PM: Economy turning around
Unemployment could reach”the lowest level ever seen”in the next four years, according to Prime Minister Hubert Ingraham, who said yesterday that projected foreign direct investment and domestic investment have the potential to turn the economy around.
Ingraham suggested that the country is on the precipice of economic growth. He said the worst of the economic bruising The Bahamas has withstood over the past two and a half years is coming to an end.
“Most important for projections of employment stability and growth are a number of ongoing infrastructure and construction projects, both private and public, which are continuing and in some cases nearing completion, opening opportunities for permanent employment in new premises coming on stream,”said Ingraham as he addressed Rotarians during a luncheon at the British Colonial Hilton.
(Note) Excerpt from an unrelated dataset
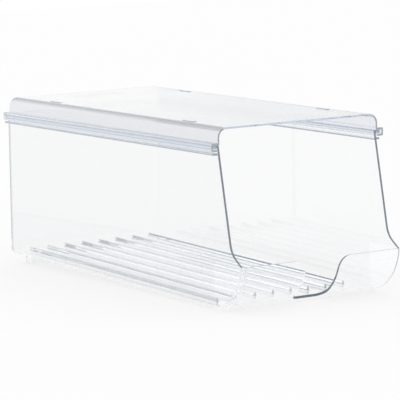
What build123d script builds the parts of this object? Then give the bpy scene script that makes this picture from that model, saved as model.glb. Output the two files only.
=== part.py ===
from build123d import *
from math import cos, radians, sin, tan
import os

os.makedirs("parts", exist_ok=True)

# Clear drawer organizer for a fridge shelf: an open-topped bin that slides under a hood-shaped cover.
# Frame: +X to the right, +Y to the back, +Z up. The origin lies on the shelf, below the middle of the
# organizer's width and of its depth. The open mouth and the scooped lip face -Y.

# ---------------------------------------------------------------- bin: driving dimensions, mm
depth = 374.0             # front of the lip to the outside of the back wall
bin_width = 165.2         # outside of one side wall to the outside of the other
rim_height = 138.7        # top of the side walls and of the back wall
wall = 2.0                # wall, floor and lip thickness
corner_round = 4.0        # outside radius of the upright corners and of the long bottom edges
heel_round = 5.5          # outside radius where the floor turns up into the back wall
scoop_radius = 44.0       # outside radius of the curved lip, which starts tangent to the shelf
lip_height = 40.5         # top of the lip
floor_tilt = 1.65         # degrees that the floor falls from the back wall to the lip

# ---------------------------------------------------------------- bin: front edge of the side walls
rim_setback = 35.2        # front end of the rim, behind the front of the lip
knee_setback = 17.5       # where the leaning edge meets the ramp, behind the front of the lip
knee_rise = 9.5           # the same corner, above the lip
knee_round = 18.0         # radius there
ramp_setback = 3.5        # where the ramp reaches the height of the lip, behind its front
lip_blend = 4.0           # radius between the ramp and the top of the lip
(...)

“We are able now to identify a number of proposed foreign direct investment spending over the next four years and domestic investment spending within the next three years. Together these projects have the potential of unleashing the kind of dynamism within our economy than can bring unemployment to a low level-dare I say the lowest level ever-and create the economic platform which will enable us to pursue the advances in education, health and social and business development and systemic efficiencies that would substantially progress our broad national development.”
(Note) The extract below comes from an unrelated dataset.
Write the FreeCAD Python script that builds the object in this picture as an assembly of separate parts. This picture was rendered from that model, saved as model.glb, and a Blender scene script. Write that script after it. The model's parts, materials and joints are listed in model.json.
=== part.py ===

In addition to that, Ingraham laid out several other reasons why the government believes that the tide is turning.
He said the unemployment figures are leveling, tourism numbers are improving and non-performing loan numbers are decreasing among other things.
“Now there are distinct signs that the worst is over and that the tide is beginning to turn. For example, that critical barometer of economic well being, foreign direct investment, appears to have reversed its downward slide as the first six-month period in 2010 has posted an increase of 3.5 percent over the corresponding period in 2009,”Ingraham said.
“Another signal of changing fortunes is the significant slowdown in the rate of increase in non-performing loans.”
However, Ingraham added that nothing is more critical to the revival of the Bahamian economy than tourism. So far, he said the tourism product seems to be improving.
“Year on year performance shows significant increases in 2010 over 2009 in six of the nine months through September. Each of the last five months represented significant improvements over the corresponding period in the previous year, in what appears to be a clear trend of tourism revival,”the prime minister said.
“Also, it appears that unemployment has leveled off. NIB statistics suggest that the rate of layoffs has slowed; in fact, some companies have begun hiring again.”
However, as Ingraham pointed out to reporters after his speech, it is unclear how many people are unemployed in The Bahamas today.
The prime minister noted that the Department of Statistics does not have the resources to conduct a census and a labor force survey this year.
Last year, the level of unemployment was placed at above 14 percent with thousands of people listed as discouraged workers–those who are able to work but are so discouraged they have stopped seeking employment because they believe there are no jobs available.
However, Ingraham said the number of people cashing checks in the nation’s banks, buying new cars and shopping are all signs that the rate of unemployment may be positively shifting.
He said that, added with a modest growth in the U.S. economy, strengthens the government’s view that these are early signs of an economic recovery in the works.
“It is without doubt that the Bahamian economy, as indeed the global economy, has gone through a bruising period in the last two and a half years,”Ingraham said.
“It is also now widely accepted that signs of economic recovery are beginning to emerge in many different jurisdictions. And these signs are now beginning to become evident in The Bahamas.”
He also acknowledged that there are threats posed by the continued economic sluggishness in Europe.
Ingraham said the national debt issues of several European countries could threaten the U.S. recovery.
“These are risks to be recognized but not to immobilize us from ensuring our readiness to take fullest advantage of the opportunities that become available to us,”he said.
“It seems to us now that a major opportunity is emerging.”